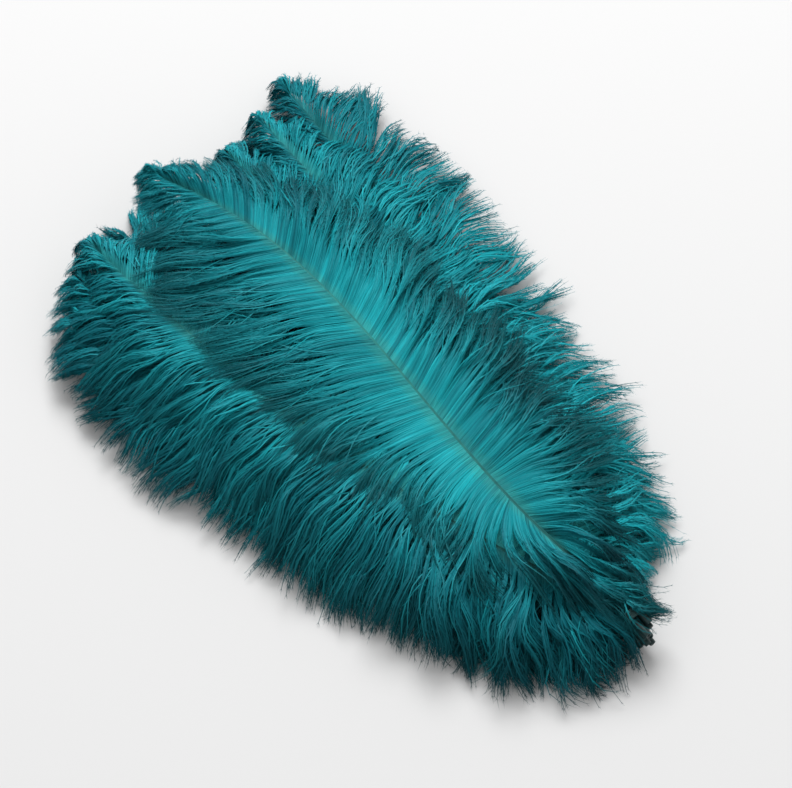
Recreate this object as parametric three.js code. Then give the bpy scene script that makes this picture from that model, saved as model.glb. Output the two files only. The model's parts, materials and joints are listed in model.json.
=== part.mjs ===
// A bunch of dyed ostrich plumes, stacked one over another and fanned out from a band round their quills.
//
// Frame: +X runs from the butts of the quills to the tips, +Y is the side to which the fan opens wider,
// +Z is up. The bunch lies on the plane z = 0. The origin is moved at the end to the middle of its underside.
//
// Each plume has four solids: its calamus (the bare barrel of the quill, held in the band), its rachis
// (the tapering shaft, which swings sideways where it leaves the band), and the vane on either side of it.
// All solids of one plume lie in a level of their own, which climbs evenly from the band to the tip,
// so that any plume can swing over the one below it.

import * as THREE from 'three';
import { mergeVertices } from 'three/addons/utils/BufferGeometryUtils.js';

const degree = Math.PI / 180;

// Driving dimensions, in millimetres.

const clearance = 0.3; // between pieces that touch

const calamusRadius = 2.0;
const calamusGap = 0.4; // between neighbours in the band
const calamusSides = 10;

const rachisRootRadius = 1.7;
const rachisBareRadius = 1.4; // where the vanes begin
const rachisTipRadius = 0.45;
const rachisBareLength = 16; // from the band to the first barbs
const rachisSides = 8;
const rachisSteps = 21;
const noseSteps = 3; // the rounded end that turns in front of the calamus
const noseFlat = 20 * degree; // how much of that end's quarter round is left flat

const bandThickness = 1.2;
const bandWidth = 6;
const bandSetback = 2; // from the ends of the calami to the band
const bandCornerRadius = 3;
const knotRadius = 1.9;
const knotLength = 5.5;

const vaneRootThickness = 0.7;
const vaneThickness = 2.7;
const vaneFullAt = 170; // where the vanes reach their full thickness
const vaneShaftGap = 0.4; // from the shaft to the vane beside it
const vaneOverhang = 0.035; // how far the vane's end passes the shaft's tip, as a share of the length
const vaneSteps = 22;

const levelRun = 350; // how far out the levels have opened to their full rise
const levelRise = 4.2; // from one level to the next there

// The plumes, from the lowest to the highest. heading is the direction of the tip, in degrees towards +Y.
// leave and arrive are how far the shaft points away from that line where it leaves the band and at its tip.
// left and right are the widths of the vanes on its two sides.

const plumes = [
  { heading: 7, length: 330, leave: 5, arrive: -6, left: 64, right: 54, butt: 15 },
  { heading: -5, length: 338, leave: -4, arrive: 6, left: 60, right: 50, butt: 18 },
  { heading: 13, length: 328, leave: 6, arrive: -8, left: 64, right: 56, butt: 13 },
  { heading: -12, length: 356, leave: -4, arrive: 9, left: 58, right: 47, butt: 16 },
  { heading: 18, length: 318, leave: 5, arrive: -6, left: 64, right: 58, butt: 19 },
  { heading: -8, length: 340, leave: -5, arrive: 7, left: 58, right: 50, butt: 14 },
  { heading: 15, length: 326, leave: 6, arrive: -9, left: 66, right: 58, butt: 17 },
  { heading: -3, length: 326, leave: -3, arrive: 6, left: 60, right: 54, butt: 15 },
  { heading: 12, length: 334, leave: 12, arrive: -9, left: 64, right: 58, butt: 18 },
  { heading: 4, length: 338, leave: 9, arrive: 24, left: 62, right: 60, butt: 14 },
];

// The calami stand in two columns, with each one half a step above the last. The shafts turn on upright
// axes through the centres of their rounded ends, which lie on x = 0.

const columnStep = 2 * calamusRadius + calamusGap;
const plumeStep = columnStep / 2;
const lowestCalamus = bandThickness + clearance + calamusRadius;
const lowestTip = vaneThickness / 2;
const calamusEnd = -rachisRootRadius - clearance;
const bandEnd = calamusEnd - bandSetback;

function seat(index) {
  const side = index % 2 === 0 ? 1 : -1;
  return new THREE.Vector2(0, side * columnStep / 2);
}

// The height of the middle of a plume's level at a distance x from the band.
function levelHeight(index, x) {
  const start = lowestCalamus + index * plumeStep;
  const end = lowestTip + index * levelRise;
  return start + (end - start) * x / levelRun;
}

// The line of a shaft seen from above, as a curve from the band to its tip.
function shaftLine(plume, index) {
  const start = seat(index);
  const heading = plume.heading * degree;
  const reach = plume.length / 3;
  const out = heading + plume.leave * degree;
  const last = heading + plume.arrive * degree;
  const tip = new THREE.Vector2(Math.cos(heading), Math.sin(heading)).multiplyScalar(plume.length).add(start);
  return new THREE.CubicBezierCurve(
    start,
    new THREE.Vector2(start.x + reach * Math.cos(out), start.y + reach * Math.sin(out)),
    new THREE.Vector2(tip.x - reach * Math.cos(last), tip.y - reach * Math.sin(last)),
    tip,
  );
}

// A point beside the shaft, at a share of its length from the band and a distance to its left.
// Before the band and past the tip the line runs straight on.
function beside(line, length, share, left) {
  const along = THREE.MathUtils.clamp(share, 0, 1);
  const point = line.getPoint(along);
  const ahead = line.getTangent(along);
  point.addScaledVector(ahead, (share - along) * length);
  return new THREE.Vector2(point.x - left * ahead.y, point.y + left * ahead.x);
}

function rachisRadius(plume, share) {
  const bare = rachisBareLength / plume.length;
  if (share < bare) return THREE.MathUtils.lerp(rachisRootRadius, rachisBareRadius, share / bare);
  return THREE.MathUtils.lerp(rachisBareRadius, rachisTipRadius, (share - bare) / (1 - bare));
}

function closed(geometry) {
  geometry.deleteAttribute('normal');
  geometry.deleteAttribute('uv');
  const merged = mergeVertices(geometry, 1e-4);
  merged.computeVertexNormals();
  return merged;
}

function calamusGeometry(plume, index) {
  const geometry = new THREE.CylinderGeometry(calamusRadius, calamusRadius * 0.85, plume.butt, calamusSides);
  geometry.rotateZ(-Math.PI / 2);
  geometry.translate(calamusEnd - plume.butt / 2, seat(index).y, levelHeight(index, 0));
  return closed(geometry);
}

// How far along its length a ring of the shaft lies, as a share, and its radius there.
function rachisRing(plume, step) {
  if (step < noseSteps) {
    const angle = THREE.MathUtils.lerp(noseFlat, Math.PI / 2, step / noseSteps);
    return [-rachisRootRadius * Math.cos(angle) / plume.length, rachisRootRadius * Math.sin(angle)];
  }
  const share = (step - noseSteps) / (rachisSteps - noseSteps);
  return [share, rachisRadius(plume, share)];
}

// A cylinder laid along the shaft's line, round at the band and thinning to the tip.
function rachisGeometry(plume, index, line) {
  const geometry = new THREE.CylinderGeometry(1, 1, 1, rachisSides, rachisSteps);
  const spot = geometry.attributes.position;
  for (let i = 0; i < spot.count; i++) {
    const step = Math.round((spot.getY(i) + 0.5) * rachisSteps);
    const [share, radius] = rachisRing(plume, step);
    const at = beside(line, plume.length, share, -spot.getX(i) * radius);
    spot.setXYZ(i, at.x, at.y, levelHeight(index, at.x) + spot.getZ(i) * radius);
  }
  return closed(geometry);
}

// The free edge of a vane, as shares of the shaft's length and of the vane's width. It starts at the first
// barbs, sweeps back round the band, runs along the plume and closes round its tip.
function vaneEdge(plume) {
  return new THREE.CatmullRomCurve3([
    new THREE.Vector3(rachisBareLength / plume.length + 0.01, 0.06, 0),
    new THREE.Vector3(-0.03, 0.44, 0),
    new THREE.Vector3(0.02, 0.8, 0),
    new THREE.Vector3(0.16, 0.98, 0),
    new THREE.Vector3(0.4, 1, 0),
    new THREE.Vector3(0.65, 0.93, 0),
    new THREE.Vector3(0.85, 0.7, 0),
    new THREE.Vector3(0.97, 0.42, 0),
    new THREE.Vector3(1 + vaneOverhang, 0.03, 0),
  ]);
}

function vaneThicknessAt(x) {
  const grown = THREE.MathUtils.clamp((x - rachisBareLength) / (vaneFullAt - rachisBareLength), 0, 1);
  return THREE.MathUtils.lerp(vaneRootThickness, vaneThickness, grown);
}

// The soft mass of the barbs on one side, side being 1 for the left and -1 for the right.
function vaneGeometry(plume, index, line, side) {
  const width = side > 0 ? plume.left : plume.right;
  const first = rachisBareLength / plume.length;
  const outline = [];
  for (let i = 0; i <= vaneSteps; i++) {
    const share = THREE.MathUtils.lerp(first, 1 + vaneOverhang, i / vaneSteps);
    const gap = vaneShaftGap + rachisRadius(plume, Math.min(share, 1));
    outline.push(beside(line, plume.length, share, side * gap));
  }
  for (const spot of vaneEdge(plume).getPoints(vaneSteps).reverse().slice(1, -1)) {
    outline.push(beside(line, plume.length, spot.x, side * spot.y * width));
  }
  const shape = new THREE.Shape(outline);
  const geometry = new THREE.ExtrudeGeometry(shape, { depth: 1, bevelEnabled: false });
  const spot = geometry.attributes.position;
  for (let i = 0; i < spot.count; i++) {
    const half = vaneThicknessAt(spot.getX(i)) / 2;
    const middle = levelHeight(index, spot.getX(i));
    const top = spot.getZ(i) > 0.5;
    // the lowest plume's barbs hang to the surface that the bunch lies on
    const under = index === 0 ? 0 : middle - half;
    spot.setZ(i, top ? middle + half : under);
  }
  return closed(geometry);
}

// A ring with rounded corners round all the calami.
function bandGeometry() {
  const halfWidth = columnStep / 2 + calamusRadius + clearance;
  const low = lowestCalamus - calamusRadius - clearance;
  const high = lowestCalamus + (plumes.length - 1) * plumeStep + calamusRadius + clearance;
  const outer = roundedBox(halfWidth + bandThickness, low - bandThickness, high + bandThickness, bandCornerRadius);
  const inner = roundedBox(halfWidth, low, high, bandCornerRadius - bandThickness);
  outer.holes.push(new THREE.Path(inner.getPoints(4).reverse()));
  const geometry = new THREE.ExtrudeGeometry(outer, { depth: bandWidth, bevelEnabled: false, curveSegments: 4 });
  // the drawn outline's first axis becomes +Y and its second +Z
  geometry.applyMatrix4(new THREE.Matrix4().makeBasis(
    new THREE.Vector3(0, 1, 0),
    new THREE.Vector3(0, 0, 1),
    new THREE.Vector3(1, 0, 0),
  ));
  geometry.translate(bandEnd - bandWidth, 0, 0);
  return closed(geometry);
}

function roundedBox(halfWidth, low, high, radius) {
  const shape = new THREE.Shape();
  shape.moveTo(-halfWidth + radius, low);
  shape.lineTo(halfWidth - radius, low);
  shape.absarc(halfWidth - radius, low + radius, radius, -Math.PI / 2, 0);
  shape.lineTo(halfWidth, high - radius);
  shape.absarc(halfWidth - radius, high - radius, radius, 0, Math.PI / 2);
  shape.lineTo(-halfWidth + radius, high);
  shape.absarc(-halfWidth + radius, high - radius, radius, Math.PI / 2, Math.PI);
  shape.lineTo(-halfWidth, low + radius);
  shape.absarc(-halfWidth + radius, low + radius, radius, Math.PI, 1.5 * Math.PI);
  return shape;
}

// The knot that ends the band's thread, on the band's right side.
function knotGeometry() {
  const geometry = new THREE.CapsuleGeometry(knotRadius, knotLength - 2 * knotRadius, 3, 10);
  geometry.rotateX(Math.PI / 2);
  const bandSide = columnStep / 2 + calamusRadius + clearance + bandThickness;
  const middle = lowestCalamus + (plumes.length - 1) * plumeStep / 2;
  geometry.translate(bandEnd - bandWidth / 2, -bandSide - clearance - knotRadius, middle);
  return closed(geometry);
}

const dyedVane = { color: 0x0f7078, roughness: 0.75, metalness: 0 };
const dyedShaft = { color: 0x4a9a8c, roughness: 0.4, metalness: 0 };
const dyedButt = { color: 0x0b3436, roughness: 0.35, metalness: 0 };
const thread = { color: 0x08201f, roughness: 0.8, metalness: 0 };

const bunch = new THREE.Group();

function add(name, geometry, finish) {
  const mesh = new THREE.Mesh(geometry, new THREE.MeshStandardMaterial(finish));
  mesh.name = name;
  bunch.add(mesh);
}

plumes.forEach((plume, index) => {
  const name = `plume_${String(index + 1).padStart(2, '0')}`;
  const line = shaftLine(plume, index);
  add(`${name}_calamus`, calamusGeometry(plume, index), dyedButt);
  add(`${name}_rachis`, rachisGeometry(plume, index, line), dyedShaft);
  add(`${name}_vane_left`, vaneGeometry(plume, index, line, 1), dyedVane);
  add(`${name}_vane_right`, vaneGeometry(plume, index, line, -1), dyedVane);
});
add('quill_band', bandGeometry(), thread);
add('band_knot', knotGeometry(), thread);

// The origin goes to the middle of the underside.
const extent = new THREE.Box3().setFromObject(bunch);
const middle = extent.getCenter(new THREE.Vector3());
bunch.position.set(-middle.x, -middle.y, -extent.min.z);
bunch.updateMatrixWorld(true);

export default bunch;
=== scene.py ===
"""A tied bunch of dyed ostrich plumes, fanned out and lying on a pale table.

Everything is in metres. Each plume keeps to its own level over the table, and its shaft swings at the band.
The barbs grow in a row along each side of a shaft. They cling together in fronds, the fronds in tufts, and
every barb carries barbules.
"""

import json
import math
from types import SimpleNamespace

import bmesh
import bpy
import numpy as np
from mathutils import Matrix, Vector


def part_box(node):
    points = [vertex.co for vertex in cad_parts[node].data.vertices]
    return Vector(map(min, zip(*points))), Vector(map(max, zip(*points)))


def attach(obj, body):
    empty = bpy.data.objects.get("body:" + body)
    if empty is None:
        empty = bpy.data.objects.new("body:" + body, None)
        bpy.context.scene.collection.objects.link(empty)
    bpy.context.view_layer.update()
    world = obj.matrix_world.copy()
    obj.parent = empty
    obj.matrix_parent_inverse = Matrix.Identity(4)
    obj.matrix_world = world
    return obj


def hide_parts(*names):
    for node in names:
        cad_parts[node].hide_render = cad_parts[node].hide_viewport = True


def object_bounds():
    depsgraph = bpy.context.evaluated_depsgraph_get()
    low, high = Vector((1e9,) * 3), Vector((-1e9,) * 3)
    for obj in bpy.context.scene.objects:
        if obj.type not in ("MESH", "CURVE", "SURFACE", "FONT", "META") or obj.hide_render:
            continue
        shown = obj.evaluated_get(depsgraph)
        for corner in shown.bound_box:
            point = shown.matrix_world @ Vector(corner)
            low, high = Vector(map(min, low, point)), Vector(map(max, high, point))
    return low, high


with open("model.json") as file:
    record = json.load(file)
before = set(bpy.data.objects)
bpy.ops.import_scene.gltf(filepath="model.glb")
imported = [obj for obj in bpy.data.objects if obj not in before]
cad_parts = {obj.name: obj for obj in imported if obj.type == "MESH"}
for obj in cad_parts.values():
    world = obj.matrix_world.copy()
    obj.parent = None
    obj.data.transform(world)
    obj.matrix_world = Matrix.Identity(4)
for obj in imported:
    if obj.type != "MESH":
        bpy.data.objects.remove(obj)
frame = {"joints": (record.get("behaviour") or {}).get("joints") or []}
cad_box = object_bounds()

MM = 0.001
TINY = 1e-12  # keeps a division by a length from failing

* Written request
Output exactly one stretch of the listing: from the line containing "of the underside." through the line containing "bpy.context.scene.collection.objects.link(empty)", both end lines included.

* Exercise result
// The origin goes to the middle of the underside.
const extent = new THREE.Box3().setFromObject(bunch);
const middle = extent.getCenter(new THREE.Vector3());
bunch.position.set(-middle.x, -middle.y, -extent.min.z);
bunch.updateMatrixWorld(true);

export default bunch;
=== scene.py ===
"""A tied bunch of dyed ostrich plumes, fanned out and lying on a pale table.

Everything is in metres. Each plume keeps to its own level over the table, and its shaft swings at the band.
The barbs grow in a row along each side of a shaft. They cling together in fronds, the fronds in tufts, and
every barb carries barbules.
"""

import json
import math
from types import SimpleNamespace

import bmesh
import bpy
import numpy as np
from mathutils import Matrix, Vector


def part_box(node):
    points = [vertex.co for vertex in cad_parts[node].data.vertices]
    return Vector(map(min, zip(*points))), Vector(map(max, zip(*points)))


def attach(obj, body):
    empty = bpy.data.objects.get("body:" + body)
    if empty is None:
        empty = bpy.data.objects.new("body:" + body, None)
        bpy.context.scene.collection.objects.link(empty)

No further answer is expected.